When it comes to support and training, Golden Chick has developed a comprehensive system. New franchisees receive six weeks of training at the company’s corporate store in Richardson. It involves both classroom and store training. 

Golden Chick’s startup program includes field assistance, store design, facility construction, site selection and the grand opening. “We also have an in-house legal team and an opening team that will help train employees onsite and stay through opening as needed,” Parmerlee says. “We really provide significant assistance in the development process.” 

After opening, each franchise is assigned a district director that serves as the gateway to the corporate headquarters and assists when needed. The company also does regular inspections at least two times per year, as well as random visits. 

“We’ve been at this a long time,” Parmerlee says. “We’ve made every mistake in the book at least twice, but you learn from your mistakes. And that’s what people are buying into – our experience level. Several of our key people are not only employees at the corporate level, but they are also franchisees.”  

Golden Rebranding

The Golden Chick story starts in 1967 in San Marcos, Texas. The concept was developed by a former employee of a chicken franchise. His chicken, created by the development of a secret marination process and batter mixes, attracted franchise inquires, and by the time the founder sold the chain in 1982, it had grown to 39 restaurants.

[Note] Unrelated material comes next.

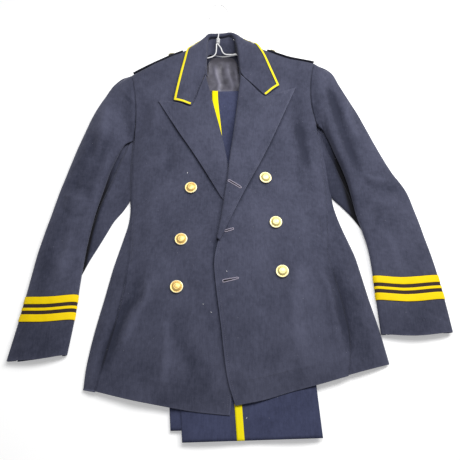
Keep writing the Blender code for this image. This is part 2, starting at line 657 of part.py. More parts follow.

In March 1989, Golden Fried Chicken was purchased by an investment group. Since then, the chain has experienced steady growth with new restaurants opening throughout the region and beyond.  

In the early ‘90s, the company underwent a rebranding and made a number of new enhancements to the menu as well as the restaurant appearance and name. Golden Chick was born. 

As of 1996, all new stores were called Golden Chick.

The restaurant’s famous Original Golden Tender is made of the whole chicken tenderloin or, as the company calls it, “the filet mignon of chicken.” The chicken is marinated, hand-battered and fried. The restaurant also serves a roasted bone-in chicken, salads and a number of side dishes.